Halfhill finished her career 68 points shy of 1,000 career points. Roos said she scored less than 30 her freshman year, so she nearly reached that accolade in just three years.

Rogers finished with over 1,250 career points. Roos said she commends Rogers as a student teacher who worked a full day and then came to practice every day.

Stein’s name became synonymous with March Madness for the team, Roos said. She said Stein carried the team through WNIT play last year and stepped up in BG’s last two games this season. Stein received little playing time her freshman year but has progressed each year to earn her spot in the starting lineup.

“This group right here, this 2013-2014 women’s basketball team with those three kids as seniors, Jillian Halfhill, Jill Stein and Alexis Rogers, they’re in the record book,” she said.
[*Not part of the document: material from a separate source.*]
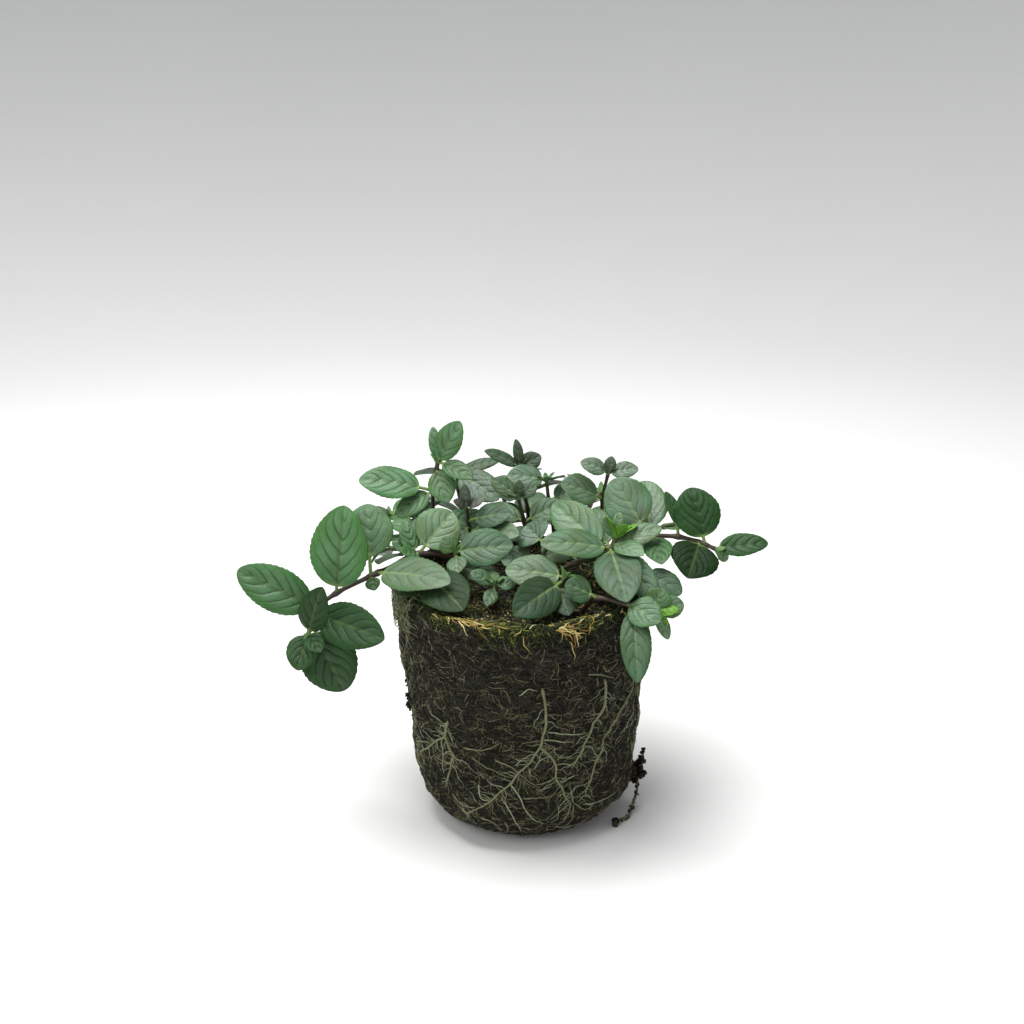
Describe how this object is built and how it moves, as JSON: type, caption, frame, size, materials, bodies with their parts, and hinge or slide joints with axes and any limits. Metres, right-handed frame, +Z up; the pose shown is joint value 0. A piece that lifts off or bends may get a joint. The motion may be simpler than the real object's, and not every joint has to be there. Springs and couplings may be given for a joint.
{
  "type": "mint plant with pot-shaped root ball",
  "caption": "Young mint plant taken out of its pot: low leafy stems with opposite toothed leaves on a tapered, root-bound ball of dark peat that stands on its flat foot.",
  "frame": {"origin": "middle of the root ball's flat foot", "axes": "+Z up along the ball, -Y towards the plant's front, +X to the right where the shorter runner reaches out"},
  "size_m": [0.2032, 0.1296, 0.1565],
  "materials": {
    "peat": "damp fibrous peat",
    "clump_leaf": "soft satin leaf",
    "runner_leaf": "satin leaf",
    "root": "matt living root",
    "crumbly_root": "root with peat crumbs"
  },
  "bodies": {
    "root": {"root_ball": "peat", "left_runner": "runner_leaf", "left_upright_shoot": "clump_leaf", "left_back_shoot": "clump_leaf", "purple_young_shoot": "clump_leaf", "centre_left_shoot": "clump_leaf", "centre_back_shoot": "clump_leaf", "back_shoot": "clump_leaf", "right_back_shoot": "clump_leaf", "rosette_shoot": "clump_leaf", "centre_shoot": "clump_leaf", "front_shoot": "clump_leaf", "front_right_shoot": "clump_leaf", "right_runner": "runner_leaf", "right_upright_shoot": "clump_leaf", "front_left_shoot": "clump_leaf", "rim_left_shoot": "clump_leaf", "rim_right_shoot": "clump_leaf", "back_right_runner": "runner_leaf", "back_low_shoot_1": "clump_leaf", "back_low_shoot_2": "clump_leaf", "back_left_runner": "runner_leaf", "left_low_shoot": "clump_leaf", "root_front_long": "root", "root_front_inner": "root", "root_front_outer": "root", "root_left": "root", "root_right": "root", "root_back_1": "root", "root_back_2": "root", "root_back_3": "root", "root_back_4": "root", "loose_root_strand": "crumbly_root"}
  },
  "joints": []
}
This class became the ninth in program history to earn 100 wins, all of the players have two Mid-American Conference Championship rings and all have been to postseason play, whether it is the NCAA or the WNIT.

“I’m not going to compare this class to others because this class is that special, this group is that special,” Roos said. “I’m very proud of this group for what they’ve done not only for the program, but for the University and for each other. They’ve left their mark.”